In Toronto, Ontario recent news reports indicate that approximately 20 to 30,000 tickets are issued per month from the operation of speed cameras which began operation in July of 2020.
Politicians in other cities like London, Ontario have been waiting for the Province to complete its review of the photo radar program but have now decided to commence installation of cameras rather than wait for rules to be finalized. The London plan is to install cameras at select school zones. Yet, if installation occurs, the Province has required that advance warnings to the public must be included. A sign indicating “Municipal speed camera coming soon” must be posted for three months before the cameras come into operation. During the camera’s operation a sign must also be posted indicating “camera in use”.
In Ontario speed cameras capture the speed of a vehicle without necessarily identifying the driver. This means that tickets are sent to the owner of the vehicle, and not necessarily the driver. In a large percentage of cases the driver is essentially the same as the owner, but not always. Since tickets are issued against vehicle owners this method does not cause drivers to lose demerit points which are key to removing speeding drivers from the road and increasing their insurance premiums.
This problem is particularly important when the wealth of individuals is taken into account. The maximum fine from a speed camera is $718 which is incurred upon travelling at 50 km/h or higher above the posted speed limit. While this cost may be high for a typical vehicle owner, it can be minimal for someone of considerable wealth. A wealthy owner/driver pays a very minimal amount compared to their wealth while a regular owner/driver pays much more.
Furthermore, since no demerit points are lost the wealthy owner/driver does not receive the worst penalty unless the speed of their vehicle travels at 50 km/h beyond the speed limit. Once a vehicle is determined to be travelling at 50 km/h over the speed limit the vehicle owner is required to appear before a Justice of the Peace. But this means that a wealthy driver could drive at 40 km/h above the speed limit on numerous occasions while facing minimal repercussions.
The problem is evidenced by the record of a repeat offender that reportedly received 15 speeding tickets in April, 2021. Have the speed cameras been successful in curbing this driver’s habit of speeding?

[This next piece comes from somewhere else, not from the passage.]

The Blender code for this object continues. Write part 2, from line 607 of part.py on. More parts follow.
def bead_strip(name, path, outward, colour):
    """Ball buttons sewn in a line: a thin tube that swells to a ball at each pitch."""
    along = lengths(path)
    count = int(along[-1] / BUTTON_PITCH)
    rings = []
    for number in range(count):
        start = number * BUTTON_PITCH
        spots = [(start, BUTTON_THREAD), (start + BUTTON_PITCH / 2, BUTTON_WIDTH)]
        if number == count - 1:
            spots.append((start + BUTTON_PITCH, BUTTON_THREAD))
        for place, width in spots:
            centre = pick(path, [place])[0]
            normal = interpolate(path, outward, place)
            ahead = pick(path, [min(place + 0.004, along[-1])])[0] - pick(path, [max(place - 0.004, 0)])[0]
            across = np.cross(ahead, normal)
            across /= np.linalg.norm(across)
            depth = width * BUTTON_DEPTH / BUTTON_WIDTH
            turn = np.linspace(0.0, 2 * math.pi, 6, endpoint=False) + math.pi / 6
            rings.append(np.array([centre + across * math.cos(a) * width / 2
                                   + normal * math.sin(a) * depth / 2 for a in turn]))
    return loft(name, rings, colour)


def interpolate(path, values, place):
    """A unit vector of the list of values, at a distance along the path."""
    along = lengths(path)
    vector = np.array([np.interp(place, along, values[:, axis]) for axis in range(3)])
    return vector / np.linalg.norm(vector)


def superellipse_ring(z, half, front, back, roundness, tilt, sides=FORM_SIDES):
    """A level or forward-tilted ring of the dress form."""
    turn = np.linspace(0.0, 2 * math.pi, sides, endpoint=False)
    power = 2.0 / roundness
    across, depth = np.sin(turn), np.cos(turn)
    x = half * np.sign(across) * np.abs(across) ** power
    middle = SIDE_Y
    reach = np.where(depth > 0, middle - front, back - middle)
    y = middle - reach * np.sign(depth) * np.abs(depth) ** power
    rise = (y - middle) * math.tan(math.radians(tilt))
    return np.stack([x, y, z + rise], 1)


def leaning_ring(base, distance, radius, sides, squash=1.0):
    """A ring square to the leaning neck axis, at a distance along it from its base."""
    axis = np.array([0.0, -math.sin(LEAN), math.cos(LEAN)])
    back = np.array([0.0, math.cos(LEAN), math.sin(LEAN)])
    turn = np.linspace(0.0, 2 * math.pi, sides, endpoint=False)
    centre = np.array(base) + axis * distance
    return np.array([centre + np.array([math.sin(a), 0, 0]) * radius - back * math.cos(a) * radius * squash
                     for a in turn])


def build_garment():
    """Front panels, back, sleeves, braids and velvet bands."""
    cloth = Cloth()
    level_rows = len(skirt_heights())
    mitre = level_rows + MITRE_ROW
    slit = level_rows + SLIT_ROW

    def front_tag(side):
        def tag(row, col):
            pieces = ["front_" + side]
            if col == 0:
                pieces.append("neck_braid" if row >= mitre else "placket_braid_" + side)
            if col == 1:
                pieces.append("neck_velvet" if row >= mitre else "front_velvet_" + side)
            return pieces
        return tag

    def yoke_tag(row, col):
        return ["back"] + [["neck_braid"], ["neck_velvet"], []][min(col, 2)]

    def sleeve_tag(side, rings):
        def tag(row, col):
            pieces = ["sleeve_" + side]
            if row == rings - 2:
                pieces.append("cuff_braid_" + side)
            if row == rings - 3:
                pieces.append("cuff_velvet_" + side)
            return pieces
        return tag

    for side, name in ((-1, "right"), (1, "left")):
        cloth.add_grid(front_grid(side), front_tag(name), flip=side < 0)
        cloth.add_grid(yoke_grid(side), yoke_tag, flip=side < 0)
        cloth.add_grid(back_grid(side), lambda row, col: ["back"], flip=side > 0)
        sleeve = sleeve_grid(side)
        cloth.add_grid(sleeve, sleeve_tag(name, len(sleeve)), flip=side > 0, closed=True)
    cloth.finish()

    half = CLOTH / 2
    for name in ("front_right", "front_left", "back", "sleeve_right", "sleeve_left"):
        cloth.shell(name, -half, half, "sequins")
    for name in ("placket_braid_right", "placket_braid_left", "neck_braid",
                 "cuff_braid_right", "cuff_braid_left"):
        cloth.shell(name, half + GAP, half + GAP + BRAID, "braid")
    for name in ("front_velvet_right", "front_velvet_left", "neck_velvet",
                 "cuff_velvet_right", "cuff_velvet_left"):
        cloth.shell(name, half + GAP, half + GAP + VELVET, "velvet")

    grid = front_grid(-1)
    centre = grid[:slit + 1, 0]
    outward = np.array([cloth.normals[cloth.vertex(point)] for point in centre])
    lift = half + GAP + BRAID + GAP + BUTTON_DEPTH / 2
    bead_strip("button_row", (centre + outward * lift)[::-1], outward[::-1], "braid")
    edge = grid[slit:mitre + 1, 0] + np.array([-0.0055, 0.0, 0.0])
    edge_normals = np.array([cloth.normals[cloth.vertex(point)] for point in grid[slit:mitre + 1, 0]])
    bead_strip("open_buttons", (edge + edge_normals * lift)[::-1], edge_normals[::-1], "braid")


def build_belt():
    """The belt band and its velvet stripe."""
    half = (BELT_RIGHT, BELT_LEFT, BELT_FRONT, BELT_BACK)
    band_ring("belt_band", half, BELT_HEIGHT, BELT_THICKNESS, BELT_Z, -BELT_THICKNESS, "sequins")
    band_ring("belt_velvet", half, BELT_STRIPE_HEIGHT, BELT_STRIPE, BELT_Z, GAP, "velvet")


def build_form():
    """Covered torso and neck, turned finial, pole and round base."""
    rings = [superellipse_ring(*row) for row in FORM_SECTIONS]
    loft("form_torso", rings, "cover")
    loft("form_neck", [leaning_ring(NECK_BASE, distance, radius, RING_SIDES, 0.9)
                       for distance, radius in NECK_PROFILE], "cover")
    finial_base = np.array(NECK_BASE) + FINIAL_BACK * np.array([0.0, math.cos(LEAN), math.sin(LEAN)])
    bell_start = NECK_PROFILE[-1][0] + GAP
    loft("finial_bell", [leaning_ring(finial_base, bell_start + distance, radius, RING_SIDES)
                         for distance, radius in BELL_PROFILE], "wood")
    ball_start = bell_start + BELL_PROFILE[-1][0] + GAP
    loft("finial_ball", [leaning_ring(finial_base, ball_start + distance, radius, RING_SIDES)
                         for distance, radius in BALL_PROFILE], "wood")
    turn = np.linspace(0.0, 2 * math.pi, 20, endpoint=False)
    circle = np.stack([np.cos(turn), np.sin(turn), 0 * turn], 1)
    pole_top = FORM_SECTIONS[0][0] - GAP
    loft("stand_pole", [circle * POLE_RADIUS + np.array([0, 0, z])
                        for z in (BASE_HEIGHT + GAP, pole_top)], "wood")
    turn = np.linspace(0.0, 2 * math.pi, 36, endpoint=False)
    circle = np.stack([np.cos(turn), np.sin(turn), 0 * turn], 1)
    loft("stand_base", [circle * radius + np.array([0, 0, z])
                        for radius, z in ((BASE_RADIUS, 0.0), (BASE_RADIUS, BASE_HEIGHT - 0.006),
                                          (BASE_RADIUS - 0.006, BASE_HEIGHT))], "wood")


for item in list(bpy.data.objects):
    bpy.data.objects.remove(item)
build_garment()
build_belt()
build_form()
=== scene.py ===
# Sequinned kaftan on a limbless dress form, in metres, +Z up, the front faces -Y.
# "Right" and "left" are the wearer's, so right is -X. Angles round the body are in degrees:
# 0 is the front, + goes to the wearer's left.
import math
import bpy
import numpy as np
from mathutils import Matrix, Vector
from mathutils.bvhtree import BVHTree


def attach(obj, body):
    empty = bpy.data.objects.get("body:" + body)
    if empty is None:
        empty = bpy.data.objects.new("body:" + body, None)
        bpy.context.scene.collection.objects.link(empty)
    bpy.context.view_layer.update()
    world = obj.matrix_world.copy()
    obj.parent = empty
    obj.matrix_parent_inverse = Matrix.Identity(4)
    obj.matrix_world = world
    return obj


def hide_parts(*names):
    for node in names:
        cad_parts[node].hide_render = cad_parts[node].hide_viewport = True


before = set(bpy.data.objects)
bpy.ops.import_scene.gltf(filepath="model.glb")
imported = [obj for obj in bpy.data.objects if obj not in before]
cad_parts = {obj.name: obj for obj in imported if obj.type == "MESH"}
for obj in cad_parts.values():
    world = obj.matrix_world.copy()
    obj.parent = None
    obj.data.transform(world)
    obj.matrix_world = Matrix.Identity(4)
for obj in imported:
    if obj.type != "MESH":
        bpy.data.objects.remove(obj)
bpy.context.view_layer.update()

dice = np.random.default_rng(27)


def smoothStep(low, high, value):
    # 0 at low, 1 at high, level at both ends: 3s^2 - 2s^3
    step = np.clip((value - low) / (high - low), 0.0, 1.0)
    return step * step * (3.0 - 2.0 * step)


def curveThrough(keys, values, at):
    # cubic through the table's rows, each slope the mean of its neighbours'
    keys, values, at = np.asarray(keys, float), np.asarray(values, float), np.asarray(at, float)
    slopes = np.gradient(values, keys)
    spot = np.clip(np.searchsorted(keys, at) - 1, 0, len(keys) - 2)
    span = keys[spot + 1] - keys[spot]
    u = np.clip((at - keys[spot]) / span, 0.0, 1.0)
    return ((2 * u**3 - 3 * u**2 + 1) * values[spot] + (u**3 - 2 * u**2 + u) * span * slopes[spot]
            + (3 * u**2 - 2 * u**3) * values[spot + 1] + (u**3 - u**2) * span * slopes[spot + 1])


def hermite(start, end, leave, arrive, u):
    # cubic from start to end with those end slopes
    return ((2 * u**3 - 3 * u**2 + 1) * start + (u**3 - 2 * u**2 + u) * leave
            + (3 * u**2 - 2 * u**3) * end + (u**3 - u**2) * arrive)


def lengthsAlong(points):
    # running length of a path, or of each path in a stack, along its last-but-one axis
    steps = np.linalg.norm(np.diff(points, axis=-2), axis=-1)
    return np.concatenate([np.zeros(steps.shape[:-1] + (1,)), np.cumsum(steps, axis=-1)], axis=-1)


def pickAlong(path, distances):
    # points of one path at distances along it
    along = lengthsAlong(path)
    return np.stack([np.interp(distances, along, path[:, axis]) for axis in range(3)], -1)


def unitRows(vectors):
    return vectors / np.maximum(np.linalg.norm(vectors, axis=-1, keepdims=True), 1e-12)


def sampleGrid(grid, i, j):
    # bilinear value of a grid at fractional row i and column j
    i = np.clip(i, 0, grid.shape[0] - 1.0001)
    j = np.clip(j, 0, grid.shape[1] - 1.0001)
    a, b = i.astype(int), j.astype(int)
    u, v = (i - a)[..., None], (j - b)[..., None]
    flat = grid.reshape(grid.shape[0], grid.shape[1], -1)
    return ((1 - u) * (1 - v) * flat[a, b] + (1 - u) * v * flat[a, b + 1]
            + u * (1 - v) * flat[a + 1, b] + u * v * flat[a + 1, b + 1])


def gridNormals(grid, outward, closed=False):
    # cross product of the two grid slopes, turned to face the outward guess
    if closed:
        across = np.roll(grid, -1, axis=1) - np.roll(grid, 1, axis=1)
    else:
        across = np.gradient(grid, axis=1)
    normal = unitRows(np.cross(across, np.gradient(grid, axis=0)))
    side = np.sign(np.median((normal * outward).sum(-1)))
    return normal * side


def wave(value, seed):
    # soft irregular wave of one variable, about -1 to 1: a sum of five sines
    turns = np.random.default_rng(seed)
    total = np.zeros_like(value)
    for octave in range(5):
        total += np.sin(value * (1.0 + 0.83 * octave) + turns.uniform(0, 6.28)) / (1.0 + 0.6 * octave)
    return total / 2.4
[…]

According to information reported by local news media the Toronto data also appears to show some unusual findings. Only 1506 offenders were reportedly caught by the cameras in April, 2021 and a total of 22,635 tickets were issued. Simple math would suggest that, on average, these 1506 offended incurred over 15 tickets in April. This seems odd since so much publicity was generated about a single driver who received 15 tickets. As standards of news editting are noticeably deteriorating in recent years it would be not unusual that these reported data may be in error.
Meanwhile those law-abiding persons in the general population who understand the importance of obeying the law may follow that law precisely. Traffic speed cameras are able to charge offenders at a rate of $5 for every km/h that a vehicle travels between 1-19 km/h above the speed limit. Our experience in conducting detailed reconstructions of collisions over the past 40 years has indicated that there is no meaningful safety difference between a driver travelling at 49 km/h and 51 km/h in a posted 50 km/h speed zone. But a traffic camera does not understand that logic, it just issues tickets based on pre-coded instructions. In many instances drivers can be so focused on the precise speed of their vehicles within the range of speed cameras that they fail to detect other importance clues that might prevent them from causing or avoiding a collision.
While speed is an important factor in collision causation and its consequences, the issue is more complex than is often revealed. Travel speed is not the same as impact speed. A vehicle may be travelling as 60 km/h but due to pre-crash braking the vehicle’s impact speed may be reduced to 40 km/h in about one second.
Similarly the impact speed does not fully relate to injury causation. It is the change-in-speed, or more correctly, the change-in-velocity, that is a better predictor of injury. A vehicle with an impact speed of 100 km/h may be involved in a collision that is equal in severity to a vehicle travelling at 40 km/h. It all depends on what happens during that impact and what change in speed (velocity) occurs during that impact.
Furthermore, the change-in-velocity has its own problems with relating to safety in individual collisions. The mass of vehicles, the way they interact with each other, the characteristics of the occupants, etc, all have their influences that need to be considered.
There is an impetus for reducing maximum posted speeds on urban, residential streets from 50 km/h to 30 km/h. The logic is that reducing the maximum posted speed will result in lower average speeds and lower risk of injury and death. While such actions may reduce average speeds it is not clear how this will change the actions of the small percentage of high risk drivers who ignored maximum posted speeds even when they were posted at 50 km/h. If such high risk drivers travelled at 80 km/h in the 50 km/h zone will they suddenly reduce their speed to 30 or 40 km/h just because the posted maximum speed has been reduced? Will an impaired driver be influenced by the change in posted speed? Without an increased presence of police in residential neighbourhoods speed cameras will have to be installed in very large numbers to ensure that most instances of speeding are captured. The actions of the public in general are changed by the presence of the speed cameras yet the small percentage of truly dangerous drivers, those who should be the target of safety campaigns, are more difficult to change.